Eat like a caveman, they say.
That’s the paleo diet in a nutshell.
Well, that’s part of it…
By now there’s a good chance that you’ve heard of the paleo diet. It’s also possible that you got caught up in the hype. Especially if you do or have tried CrossFit. Those crossfitters love them some paleo food. Except when they don’t. Then they eat anything. But, I digress.
WTF is the Paleo Diet?
The basic premise of the paleo diet promotes eating like our ancestors – cavemen. Hence the name “paleo.” As in, the paleolithic era. Get it?
The argument typically goes something like this – if you can grow it, gather it or kill it, you can eat it. That means the bulk of your diet should consist of lean proteins, seafood, fruits, vegetables, nuts, seeds and other healthy fats.
In theory, this logic is sound. The industrial food complex pervasive in our culture has derailed sustainable agriculture and replaced it with fake, processed foods. Everything is laced with sugar. It’s almost impossible to find foods free from additives and chemicals. Grains, breads and pastries have replaced vegetables and meat as the centerpiece of our meals.
Ultimately, the goal is to eliminate refined sugars, processed foods, additives, gluten and – in some cases – dairy.
Are you still with me? Good! Because this is where things tend to get a little tricky. The list of things you CAN’T eat, all of the things that aren’t paleo, throws people off.
What do you mean I can’t eat grains? Grains are bread, and bread is delicious! No pasta, cereal, rice, bagels or oatmeal either? Is there anything left to eat?
I told you it gets tricky. This is one of the downsides of going paleo. The elimination mentality.
With all of the hype surrounding the paleo diet, someone new to this way of eating can get carried away very quickly. You read a couple articles online. See the eat this, not that list. Then, in an instant, you stop eating certain foods. Sure, it’s possible to quit bread, sugar and dairy cold turkey. But, most of the time it does not go over very well. Plus, it’s not sustainable.
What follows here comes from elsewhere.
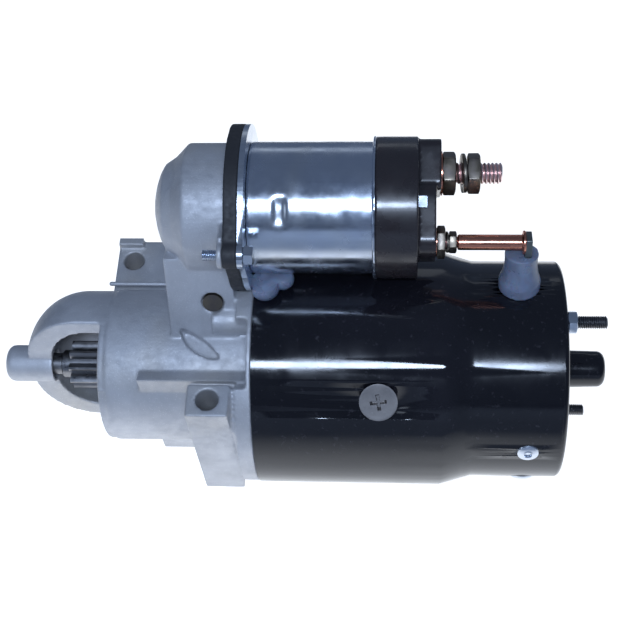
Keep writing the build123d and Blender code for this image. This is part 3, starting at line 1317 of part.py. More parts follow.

If you were to stop eating entire food groups, you have to replace those calories and nutrients somehow. If you planned it out, you’d be getting a whole lot more of those things from more wholesome sources – healthy fats, lean proteins and veggies.
But, the instantaneous elimination mentality makes sustaining the switch to paleo almost impossible.
Should you go Paleo?
I can’t tell you how many emails I get a week asking that exact question. Aside from, “how do I lose weight/gain muscle?” going paleo is the most asked question. Which is why I am addressing it here.
That said, there is no simple answer to the question. I encourage you to go healthy. Eat real food. Less sugar and processed junk. You should try to eat fewer grains. Avoid other highly inflammatory foods. Eat more fat. More vegetables. More lean, grass-fed meats.
Some might read that last paragraph and say that I’m advocating the switch to paleo. I guess you could make that argument. But, there are a couple distinctions I’d like to make.
1. Don’t go paleo for the sake of doing it. Or, to tell people that you are “paleo.” Just eat healthy without a label.
2. If you are going to go paleo, have a freaking plan. Understand what it is, what it’s not and exactly what you’re in for. Otherwise you will fail.
Here, do this – check out “Your Guide to Paleo.” It’s one of the best, most comprehensive resources on going paleo I’ve ever seen. Yes, it has all of the basic eat this, avoid that information. But, there’s a lot more to it than that. It’s a tutorial on the paleo diet. A crash course on paleo foods, cooking and a paleo lifestyle. The recipes and cheat sheets make the paleo switch simple. Like I said, if you’re going to go paleo do it armed with information. Check out the paleo guide website here.
Don’t go paleo, go primal
If that doesn’t do it for you. It going paleo is too much to ask. Consider going primal.
The Primal Blueprint is the definitive guide on living like our ancestors. It’s the work of highly acclaimed health writer and researcher, Mark Sission. Mark doesn’t preach paleo, he promotes a primal lifestyle – living, not just eating, according to evolutionary science.
Yes, some of his tenants reflect that of the paleo diet. But he also dives into the exercise and lifestyle components of making the switch to primal. In this way his words and wisdom are more rooted in reality. Mark’s Primal Blueprint is more sustainable. It’s also supported by a ton of research and accompanied books, supplements, recipes, workout plans and fitness challenges.
To go, or not to go?
Look, I already said there’s no right answer. Going paleo, primal or any other lifestyle change is a personal thing. It’s up to you to try some things out. Be honest with yourself. Make it work for you.
It’s possible that Your Guide to Paleo or the Primal Blueprint could be transformative for you. I think they might, that’s why I’m sharing them with you. But, it’s also possible that they’re not for you.
Great. That’s fine. You know what doesn’t work. You don’t get to quit. Now, it’s time to try something else. Seek out other resources. Find the food, fitness and lifestyle solutions that work for you.
Good luck! And, if there’s ever anything I can do to help, you know where to find me.